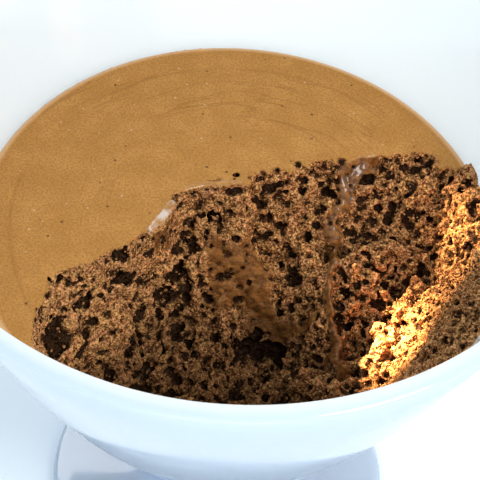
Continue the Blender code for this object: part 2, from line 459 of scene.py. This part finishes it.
# Heights of the torn face and of the top over a grid, and where the top is torn too.
def tornHeights(x, y, rim, bottom):
    cx, cy = hollow["centre"]
    level = mousse["level"]
    sizes, step, seed = x.shape, mousse["voxel"], mousse["seed"]
    radius = np.hypot(x, y)
    angle = np.degrees(np.arctan2(y - cy, x - cx)) % 360
    outer = bowlRadius(1000 * bowl["rimHeight"] - level, rim, bottom) + 1.0
    reach, toGlass = hollowReach(angle, outer)
    distance = np.hypot(x - cx, y - cy)
    part = distance / reach
    for _ in range(8):      # undo the blend from a round floor to the torn edge
        part = distance / (hollow["floorReach"] + (reach - hollow["floorReach"]) * np.minimum(part, 1) ** 2)
    (first, last), (fadeIn, fadeOut) = hollow["leftAngles"], hollow["leftFade"]
    turn = np.clip((angle - first) / fadeIn, 0, 1) * np.clip((last - angle) / fadeOut, 0, 1)
    steep = hollow["backSteepness"] + (hollow["leftSteepness"] - hollow["backSteepness"]) * turn
    edgeEnd, climb = hollow["pastEdge"]
    height = hollow["floor"] + (level - hollow["floor"]) * part ** steep
    height += climb * np.maximum(0, part - edgeEnd)
    for px, py, size, rise in swells:
        height += rise * np.exp(-((x - px) ** 2 + (y - py) ** 2) / size ** 2)
    fade = 1 - 0.5 * np.clip(part, 0, 1) ** 4
    broken = smear["broken"][1] * np.maximum(0, softNoise(sizes, step, smear["broken"][0], seed + 62))
    sway = smear["sway"][1] * softNoise(sizes, step, smear["sway"][0], seed + 63)
    ridge = nearPath(x + sway, y, smear["path"]) + broken
    calm = calmShare(x, y, ridge)
    for i, (size, rise) in enumerate(hollow["lumps"]):
        height += rise * fade * softNoise(sizes, step, size / 2, seed + i) * (1 - 0.8 * calm * (size < 6))
    for i, (size, deep, width) in enumerate(hollow["cracks"]):
        line = softNoise(sizes, step, size / 2, seed + 40 + i)
        gaping = np.clip(0.5 + softNoise(sizes, step, 5.0, seed + 45 + i), 0, 1) * (1 - calm)
        height -= deep * gaping * np.exp(-(line / width) ** 2) * np.clip(6 - 6 * part, 0, 1)
    height += smear["height"] * np.exp(-ridge ** 2) * fade
    near = np.clip(-y / np.maximum(radius, 1), 0, 1) ** 2
    layer = hollow["layerAtSide"] + (hollow["layerAtNear"] - hollow["layerAtSide"]) * near
    layer = layer + 0.5 * softNoise(sizes, step, 3.0, seed + 11)
    side = wallHeights(radius + layer, rim, bottom)
    soft = hollow["layerBlend"]
    both = np.maximum(height, side) + soft * np.exp(-np.abs(height - side) / soft) * 0.5
    middle, width = hollow["riseAngle"]
    rise = hollow["sideRise"] * np.exp(-((np.degrees(np.arctan2(y, x)) - middle) / width) ** 2)
    tornRim = level + rise - (hollow["nearDrop"] + rise) * smoothStep(near, 0.3, 0.9)
    tornRim = tornRim + 0.6 * softNoise(sizes, step, 2.5, seed + 12)
    height = np.where(toGlass, np.minimum(both, tornRim), height)
    top = level - mousse["edgeDrop"] * smoothStep(radius, outer - 1 - mousse["edgeBand"], outer - 1)
    return height, np.where(toGlass, level + 9, top), toGlass, ridge


# 1 where the mousse was smeared or sheared smooth, 0 where it is torn open.
def calmShare(x, y, ridge):
    calm = np.exp(-(ridge / 1.2) ** 4)
    waver, sway = (softNoise(x.shape, mousse["voxel"], 1.6, mousse["seed"] + 60 + i) for i in range(2))
    for px, py, wide, deep, share in shearedPatches:
        across, along = (x + 0.9 * waver - px) / wide, (y + 0.8 * sway - py) / deep
        calm = np.maximum(calm, share * np.exp(-(across ** 2 + along ** 2) ** 2))
    return calm


# 1 on the beads at the edge, where it is wet and shines, by coat gloss and a painted glint.
def beadShare(x, y):
    share = np.zeros(x.shape)
    for shine, path in beads:
        share = np.maximum(share, shine * np.exp(-(nearPath(x, y, path) / 1.2) ** 4))
    return share


# How far inside (negative) or outside each grid point lies, and how deep under the torn face.
def mousseField():
    step = mousse["voxel"]
    rim, bottom = (size + mousse["bedding"] for size in insideOfBowl())
    half = math.ceil(mousse["fieldReach"] / step)
    across = np.arange(-half, half + 1) * step
    up = np.arange(mousse["fieldFloor"], mousse["level"] + mousse["headroom"], step)
    x, y = np.meshgrid(across, across, indexing="ij")
    height, top, toGlass, ridge = tornHeights(x, y, rim, bottom)
    slopeX, slopeY = np.gradient(height, step)
    lean = 1 / np.sqrt(1 + np.minimum(slopeX ** 2 + slopeY ** 2, 9))
    torn = ((up[None, None, :] - height[:, :, None]) * lean[:, :, None]).astype(np.float32)
    face = torn.copy()
    origin = (across[0], across[0], up[0])
    for centre, radius, tall in caves:
        carve(torn, origin, centre, radius, tall)
    calm = calmShare(x, y, ridge)
    for i, (size, depth) in enumerate(hollow["roughness"]):
        rough = depth * (1 - 0.55 * calm).astype(np.float32)
        torn += rough[:, :, None] * softNoise(torn.shape, step, size / 2, mousse["seed"] + 20 + i)
    wall = np.hypot(x, y)[:, :, None] - bowlRadius(1000 * bowl["rimHeight"] - up, rim, bottom)
    porous = torn.copy()
    for i, (size, least, depth) in enumerate(hollow["sponge"]):
        pores = softNoise(torn.shape, step, size / 2, mousse["seed"] + 30 + i)
        pores = (pores - least - 1.5 * calm[:, :, None]) * depth
        closed = 3 * np.maximum(0, wall + hollow["closedAtGlass"])
        pores -= np.maximum(0, -torn - hollow["spongeLayer"]) + closed
        np.maximum(porous, pores, out=porous)
    lid = up[None, None, :] - top[:, :, None]
    shape = {"x": x, "y": y, "up": up, "origin": origin, "toGlass": toGlass, "calm": calm,
             "ridge": 0.6 * np.exp(-(ridge / 0.9) ** 4), "bead": beadShare(x, y), "top": top, "face": face}
    return np.maximum(wall, lid).astype(np.float32), torn, porous, shape


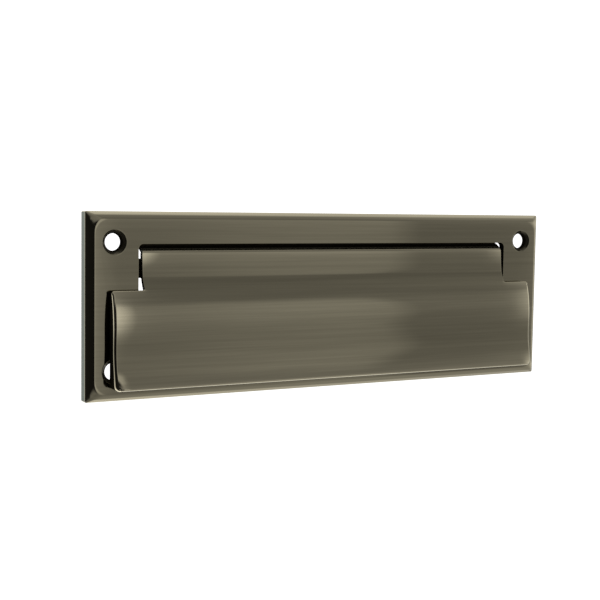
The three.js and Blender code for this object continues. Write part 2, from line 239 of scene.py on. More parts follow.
def ramp(tree, source, stops):
    """A colour ramp from (place, grey or colour) stops."""
    made = tree.nodes.new("ShaderNodeValToRGB")
    elements = made.color_ramp.elements
    elements.remove(elements[1])
    for number, (place, value) in enumerate(stops):
        element = elements[0] if number == 0 else elements.new(place)
        element.position = place
        element.color = (*value, 1) if isinstance(value, tuple) else (value, value, value, 1)
    tree.links.new(source, made.inputs["Fac"])
    return made.outputs["Color"]


def mixed(tree, kind, share, first, second):
    """Two colours blended by a share, or in full when that is None."""
    made = tree.nodes.new("ShaderNodeMix")
    made.data_type = "RGBA"
    made.blend_type = kind
    made.inputs["Factor"].default_value = 1.0
    if share:
        tree.links.new(share, made.inputs["Factor"])
    tree.links.new(first, made.inputs["A"])
    tree.links.new(second, made.inputs["B"])
    return made.outputs["Result"]


def streaks(tree, coordinates, scale):
    """Noise drawn out along the brushing."""
    mapping = tree.nodes.new("ShaderNodeMapping")
    mapping.inputs["Scale"].default_value = scale
    tree.links.new(coordinates, mapping.inputs["Vector"])
    noise = node(tree, "ShaderNodeTexNoise", Scale=1.0, Detail=3.0, Roughness=0.6)
    tree.links.new(mapping.outputs["Vector"], noise.inputs["Vector"])
    return noise.outputs["Fac"]


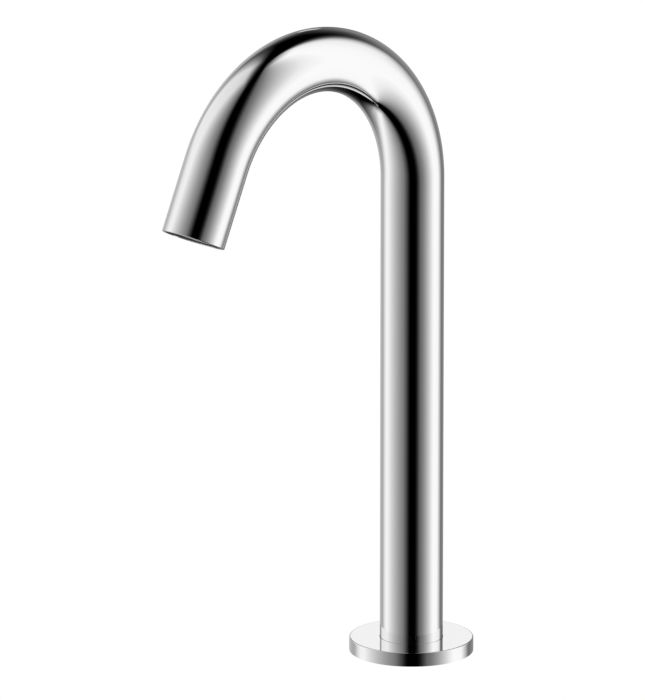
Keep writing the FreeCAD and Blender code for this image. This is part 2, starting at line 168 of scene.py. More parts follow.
def select_where(piece, kind, test):
    """Selects the verts, edges or faces of the piece in edit mode that pass the test."""
    mesh = bmesh.from_edit_mesh(piece.data)
    bpy.ops.mesh.select_mode(type={"verts": "VERT", "edges": "EDGE", "faces": "FACE"}[kind])
    for item in getattr(mesh, kind):
        item.select = bool(test(item))
    mesh.select_flush_mode()
    bmesh.update_edit_mesh(piece.data)


def ring_of(name, radius, segments, at):
    """An empty circle in edit mode, its whole edge selected."""
    deselect_all()
    bpy.ops.mesh.primitive_circle_add(vertices=segments, radius=radius * MM, fill_type="NOTHING",
                                      location=tuple(Vector(at) * MM))
    piece = added(name)
    edit(piece, "SELECT")
    return piece


def carry(move, grow=1.0, centre=None):
    """Extrudes the selected ring along a move and then grows it about its new centre."""
    bpy.ops.mesh.extrude_edges_move(TRANSFORM_OT_translate={"value": tuple(Vector(move) * MM)})
    if centre is not None and grow != 1.0:
        bpy.ops.transform.resize(value=(grow, grow, grow), center_override=tuple(Vector(centre) * MM))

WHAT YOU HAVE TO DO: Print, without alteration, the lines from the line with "Keep writing the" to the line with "return piece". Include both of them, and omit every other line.

TASK RESULT:
Keep writing the FreeCAD and Blender code for this image. This is part 2, starting at line 168 of scene.py. More parts follow.
def select_where(piece, kind, test):
    """Selects the verts, edges or faces of the piece in edit mode that pass the test."""
    mesh = bmesh.from_edit_mesh(piece.data)
    bpy.ops.mesh.select_mode(type={"verts": "VERT", "edges": "EDGE", "faces": "FACE"}[kind])
    for item in getattr(mesh, kind):
        item.select = bool(test(item))
    mesh.select_flush_mode()
    bmesh.update_edit_mesh(piece.data)


def ring_of(name, radius, segments, at):
    """An empty circle in edit mode, its whole edge selected."""
    deselect_all()
    bpy.ops.mesh.primitive_circle_add(vertices=segments, radius=radius * MM, fill_type="NOTHING",
                                      location=tuple(Vector(at) * MM))
    piece = added(name)
    edit(piece, "SELECT")
    return piece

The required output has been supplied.